**CAD and scene scripts**
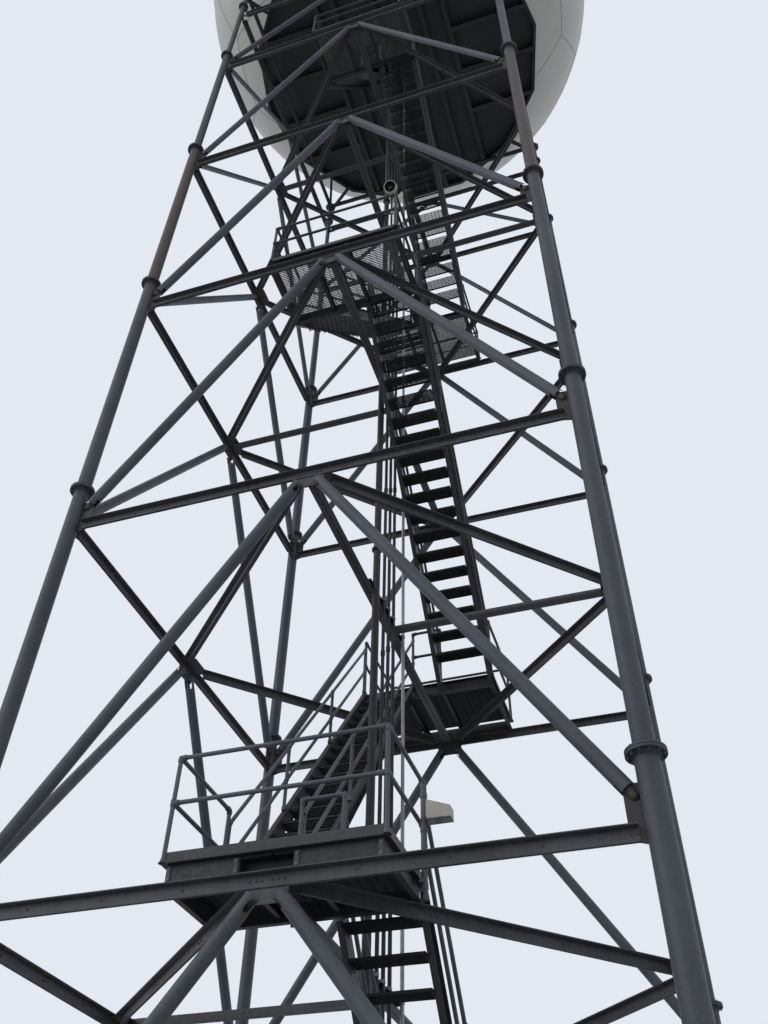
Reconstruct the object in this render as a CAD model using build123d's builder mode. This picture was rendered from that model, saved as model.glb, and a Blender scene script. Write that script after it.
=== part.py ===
"""Radar tower at half size: four tubular legs, tube and angle bracing, stairs and a radome."""

import os
from math import acos, cos, degrees, radians, sin, sqrt, tan

from build123d import *

# All lengths are millimetres of the half-size model. Z = 0 is the underside of the base plates,
# X runs along the near side and Y points to the far side.

# Legs
leg_spacing = 3290.0
storey_rise = 2500.0
storeys = 5
top_storey_rise = 1700.0
leg_stub_rise = 450.0
leg_radii = (54.75, 48.4, 48.4, 48.4, 39.75, 30.25, 30.25)
flange_reach = 33.0
flange_thickness = 26.0
cap_reach = 45.0

# Base plates
base_plate_side = 300.0
base_plate_thickness = 20.0
anchor_spacing = 230.0
anchor_hole_radius = 11.0
rib_height = 110.0
rib_thickness = 10.0
rib_edge_gap = 15.0

# Bracing on the four sides
horizontal_drop = 300.0
horizontal_depth = 56.0
horizontal_width = 56.0
angle_thickness = 6.0
gusset_thickness = 5.0
brace_radii = (35.0, 35.0, 35.0, 35.0, 28.0, 28.0)
brace_sides = 8
brace_tip_offset = 64.0
brace_tip_drop = 65.0
brace_foot_inset = 96.0
brace_foot_rise = 187.0
ground_brace_height = 242.0
brace_plane_inset = 12.0
slot_length = 46.0
apex_gusset_width = 200.0
apex_gusset_depth = 90.0
leg_gusset_reach = 120.0
leg_gusset_rise = 24.0
leg_gusset_drop = 20.0
horizontal_end_gap = 10.0
fit_clearance = 0.3

# Plan bracing
plan_gusset_width = 210.0
plan_gusset_depth = 100.0
plan_gusset_thickness = 5.0
plan_bar_widths = (76.0, 76.0, 60.0, 60.0, 60.0)
plan_bar_end = 100.0
plan_bar_shift = 10.0
cross_beam_x = 4.5
cross_beam_width = 55.0
cross_beam_end = 76.0

# Stairs and platforms
stair_axis_x = 7.5
platform_width = 1075.0
platform_near_depth = 580.0
landing_far_depth = 735.0
platform_overhang = 10.0
channel_depth = 84.0
channel_flange = 32.0
channel_web = 5.0
grating_thickness = 16.0
grating_slot = 50.0
flight_width = 440.0
stringer_height = 140.0
stringer_lift = 25.0
stringer_web = 6.0
stringer_flange = 28.0
stringer_flange_thickness = 7.0
risers = 20
tread_depth = 118.0
tread_thickness = 14.0
ladder_risers = 22
ladder_tread_depth = 70.0
ladder_side_gap = 20.0
ladder_end_gap = 60.0
ladder_stringer_height = 260.0

# Railings
rail_height = 525.0
mid_rail_height = 290.0
rail_size = 22.0
handrail_posts = (0.0, 0.33, 0.66, 1.0)
toe_plate_height = 50.0
toe_plate_thickness = 5.0
handrail_height = 450.0
mid_handrail_height = 225.0

# Deck
deck_lift = 200.0
beam_depth = 50.0
beam_flange = 44.0
beam_web = 8.0
joist_depth = 110.0
joist_width = 60.0
joist_places = (-860.0, -610.0, -90.0, 200.0, 530.0, 860.0)
outrigger_places = (-900.0, -300.0, 300.0, 900.0)
deck_sides = 14
deck_radius = 2040.0
deck_rim_width = 40.0
deck_plate_thickness = 12.0
deck_joint = 0.6
hatch_x = (-575.0, -125.0)
hatch_y = (-425.0, 125.0)
strut_size = 36.0
strut_drop = 160.0
strut_angle = 24.0
strut_seat = 70.0

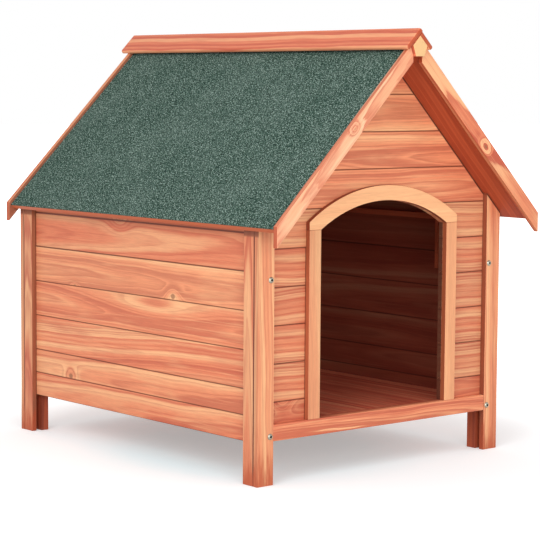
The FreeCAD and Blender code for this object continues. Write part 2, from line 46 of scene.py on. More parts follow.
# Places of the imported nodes.
WALL_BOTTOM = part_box("front_rail")[0].z
BOLT_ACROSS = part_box("corner_bolts")[1].x - BOLT_RADIUS
BOLT_HEIGHTS = (
    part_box("corner_bolts")[0].z + BOLT_RADIUS,
    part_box("corner_bolts")[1].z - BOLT_RADIUS,
)
LEG_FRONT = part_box("left_leg_front")[0].y
LEG_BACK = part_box("left_leg_back")[1].y
ROOF_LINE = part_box("front_post_right")[1].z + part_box("front_post_right")[0].x
UNDER_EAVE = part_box("roof_sheet_left")[0].z - EAVE_SHADE
POST_STOPS = (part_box("front_post_left")[1].x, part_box("front_post_right")[0].x)
TRIM_STOPS = (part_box("door_trim_left")[0].x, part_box("door_trim_right")[1].x)
SIDE_STOPS = (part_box("left_leg_front")[1].y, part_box("left_leg_back")[0].y)
SIDE_EDGES = [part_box(f"left_board_{number}")[0].z for number in range(1, WALL_COURSES + 1)]
SIDE_EDGES.append(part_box("left_board_6")[1].z)

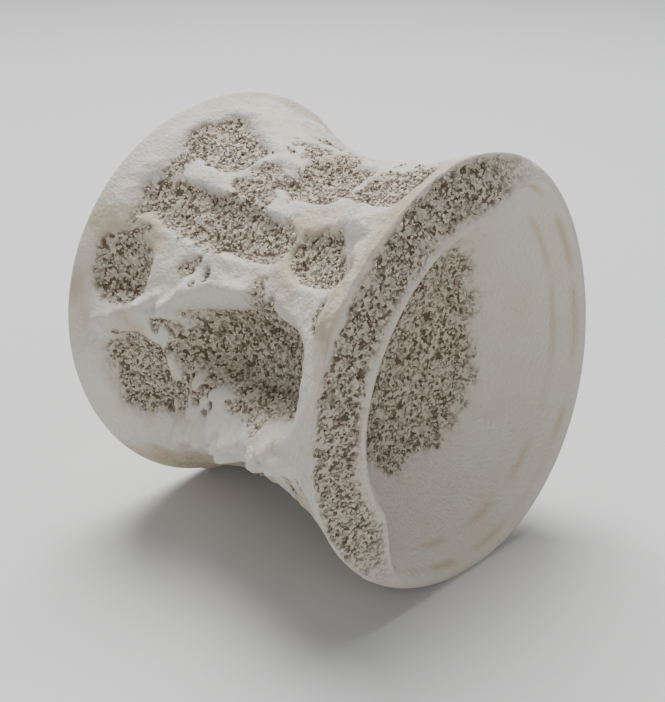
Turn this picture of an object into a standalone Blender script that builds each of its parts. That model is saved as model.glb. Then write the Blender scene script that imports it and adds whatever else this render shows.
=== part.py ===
"""A fossil fish vertebra lying on its side: the bone and the sediment that fills its hollows.

The vertebra's axis runs along X, the worn cup faces +X, and both rims rest on the plane z = 0.
Lengths are in millimetres until a mesh is made, and angles are clock angles in degrees:
0 is the top, 90 is the -Y side, 180 is the bottom.
"""

import bmesh
import bpy
import numpy as np

MM = 0.001

LENGTH = 39.2
NEAR_HALF_HEIGHT = 23.45
NEAR_HALF_WIDTH = 21.6
FAR_HALF_HEIGHT = 23.65
FAR_HALF_WIDTH = 23.2
FAR_OFFSET_Y = 0.76

# Waist radius as a share of the rim's, at the top, the underside and the sides.
WAIST_TOP = 0.84
WAIST_BOTTOM = 0.81
WAIST_SIDE = 0.795
FLARE = 2.16
RIM_BAND = 0.94

# Departures of each rim from an ellipse: two- and three-lobed waves, as cosine and sine shares.
NEAR_WAVES = ((2, 0.0, 0.019), (3, 0.020, -0.020))
FAR_WAVES = ((2, -0.003, -0.005), (3, -0.013, -0.004))

# The resting flats are this deep below the rims' own curve.
FLAT_DEPTH = 0.3

# The worn stretch of the near rim, where the outer layer has broken away from the cup's lip.
WORN_START = -30.0
WORN_END = 150.0
WORN_FADE = 28.0
WORN_SETBACK = 1.5
WORN_LIP = 0.73
SOUND_SETBACK = 0.8
SOUND_LIP = 0.955
FAR_SETBACK = 1.2
FAR_LIP = 0.93

CUP_DEPTH = 16.0
CUP_CURVE = 0.70
FILL_DEPTH = 10.0
FILL_DISH = 1.0

GAP = 0.3
CUP_GAP = 0.5
FILL_THICKNESS = 1.3
FILL_SUNK = 0.25
CUTTER_RISE = 2.5

COLUMNS = 92
OUTER_ROWS = 27
CUP_ROWS = 9
PATCH_SIDES = 22
PATCH_RINGS = (0.4, 0.75, 1.0)

# Each filled hollow: name, station, clock angle, half length (station), half angle, sink in mm.
HOLLOWS = (
    ("matrix_upper_far", -0.58, 14.0, 0.20, 11.0, 0.8),
    ("matrix_upper_mid", 0.14, 13.0, 0.20, 11.0, 1.0),
    ("matrix_upper_near", 0.64, 15.0, 0.17, 9.0, 0.8),
    ("matrix_long_cell", -0.24, 42.0, 0.46, 8.0, 1.0),
    ("matrix_short_cell", 0.58, 43.0, 0.24, 8.0, 1.0),
    ("matrix_side_pit", 0.20, 79.0, 0.42, 14.5, 4.2),
    ("matrix_lower_far", -0.56, 100.0, 0.17, 13.0, 1.8),
    ("matrix_far_band", -0.70, 66.0, 0.15, 9.0, 0.7),
    ("matrix_underside", 0.05, 146.0, 0.40, 11.0, 1.6),
    ("matrix_back_upper", 0.0, -22.0, 0.45, 10.0, 1.0),
    ("matrix_back_long", 0.0, -50.0, 0.45, 9.0, 1.0),
    ("matrix_back_pit", 0.0, -86.0, 0.42, 15.0, 4.0),
    ("matrix_back_lower", 0.0, -128.0, 0.42, 12.0, 1.6),
)

# Raised bone: name, (station, clock angle) points in order, half width and height in mm.
RIDGES = (
    ("oblique", ((0.62, 30.0), (0.82, 44.0), (0.88, 60.0)), 2.0, 0.9),
    ("broken_shelf", ((-0.76, 83.0), (-0.55, 77.0), (-0.25, 68.0), (0.10, 61.0)), 1.4, 1.3),
    ("lower_shelf", ((-0.25, 112.0), (0.10, 108.0), (0.50, 101.0)), 2.2, 2.6),
    ("upper_bar", ((-0.72, 0.0), (-0.30, 8.0), (-0.10, 16.0)), 1.0, 0.6),
)

BONE_COLOUR = (0.78, 0.72, 0.61, 1.0)
MATRIX_COLOUR = (0.40, 0.33, 0.24, 1.0)


def smooth(value):
    """Smooth step of a value clipped to 0 and 1."""
    t = np.clip(value, 0.0, 1.0)
    return t * t * (3.0 - 2.0 * t)


def waves(clock, terms):
    """A rim's radius share at a clock angle: one plus its waves."""
    angle = np.radians(clock)
    total = np.ones_like(angle)
    for order, cosine, sine in terms:
        total = total + cosine * np.cos(order * angle) + sine * np.sin(order * angle)
    return total


def rim_centre_height(half_height, terms):
    """Height of a rim's centre that leaves its lowest point on the floor."""
    clock = np.arange(0.0, 360.0, 1.0)
    drop = -half_height * waves(clock, terms) * np.cos(np.radians(clock))
    return float(drop.max()) - FLAT_DEPTH


def middle_y():
    """Y at the middle of the two rims' extent, which becomes the model's centre line."""
    clock = np.arange(0.0, 360.0, 1.0)
    sine = np.sin(np.radians(clock))
    near = -NEAR_HALF_WIDTH * waves(clock, NEAR_WAVES) * sine
    far = -FAR_HALF_WIDTH * waves(clock, FAR_WAVES) * sine + FAR_OFFSET_Y
    both = np.concatenate((near, far))
    return float(both.max() + both.min()) / 2.0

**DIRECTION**
Every line from the one containing "# Places of the imported nodes." through the one containing "FAR_OFFSET_Y = 0.76" is to be given again exactly, both ends included, and no line outside that range.

**EXERCISE OUTPUT**
# Places of the imported nodes.
WALL_BOTTOM = part_box("front_rail")[0].z
BOLT_ACROSS = part_box("corner_bolts")[1].x - BOLT_RADIUS
BOLT_HEIGHTS = (
    part_box("corner_bolts")[0].z + BOLT_RADIUS,
    part_box("corner_bolts")[1].z - BOLT_RADIUS,
)
LEG_FRONT = part_box("left_leg_front")[0].y
LEG_BACK = part_box("left_leg_back")[1].y
ROOF_LINE = part_box("front_post_right")[1].z + part_box("front_post_right")[0].x
UNDER_EAVE = part_box("roof_sheet_left")[0].z - EAVE_SHADE
POST_STOPS = (part_box("front_post_left")[1].x, part_box("front_post_right")[0].x)
TRIM_STOPS = (part_box("door_trim_left")[0].x, part_box("door_trim_right")[1].x)
SIDE_STOPS = (part_box("left_leg_front")[1].y, part_box("left_leg_back")[0].y)
SIDE_EDGES = [part_box(f"left_board_{number}")[0].z for number in range(1, WALL_COURSES + 1)]
SIDE_EDGES.append(part_box("left_board_6")[1].z)

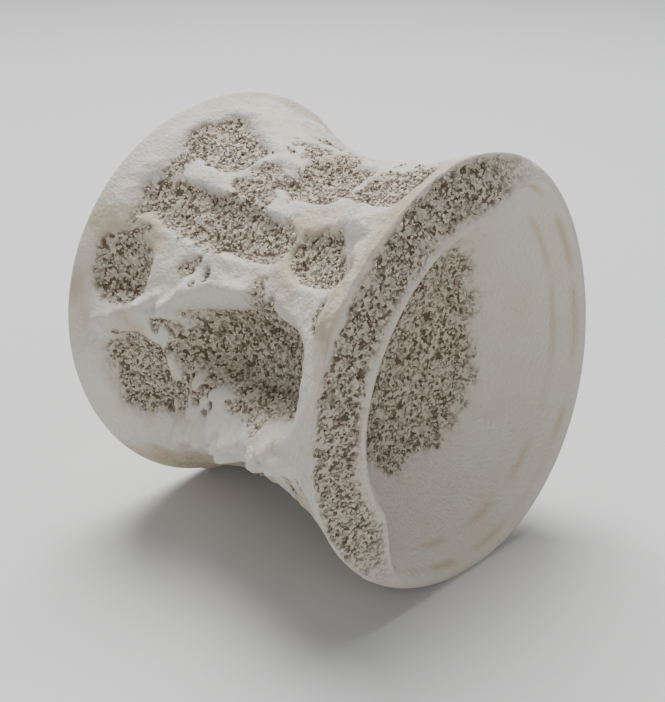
Turn this picture of an object into a standalone Blender script that builds each of its parts. That model is saved as model.glb. Then write the Blender scene script that imports it and adds whatever else this render shows.
=== part.py ===
"""A fossil fish vertebra lying on its side: the bone and the sediment that fills its hollows.

The vertebra's axis runs along X, the worn cup faces +X, and both rims rest on the plane z = 0.
Lengths are in millimetres until a mesh is made, and angles are clock angles in degrees:
0 is the top, 90 is the -Y side, 180 is the bottom.
"""

import bmesh
import bpy
import numpy as np

MM = 0.001

LENGTH = 39.2
NEAR_HALF_HEIGHT = 23.45
NEAR_HALF_WIDTH = 21.6
FAR_HALF_HEIGHT = 23.65
FAR_HALF_WIDTH = 23.2
FAR_OFFSET_Y = 0.76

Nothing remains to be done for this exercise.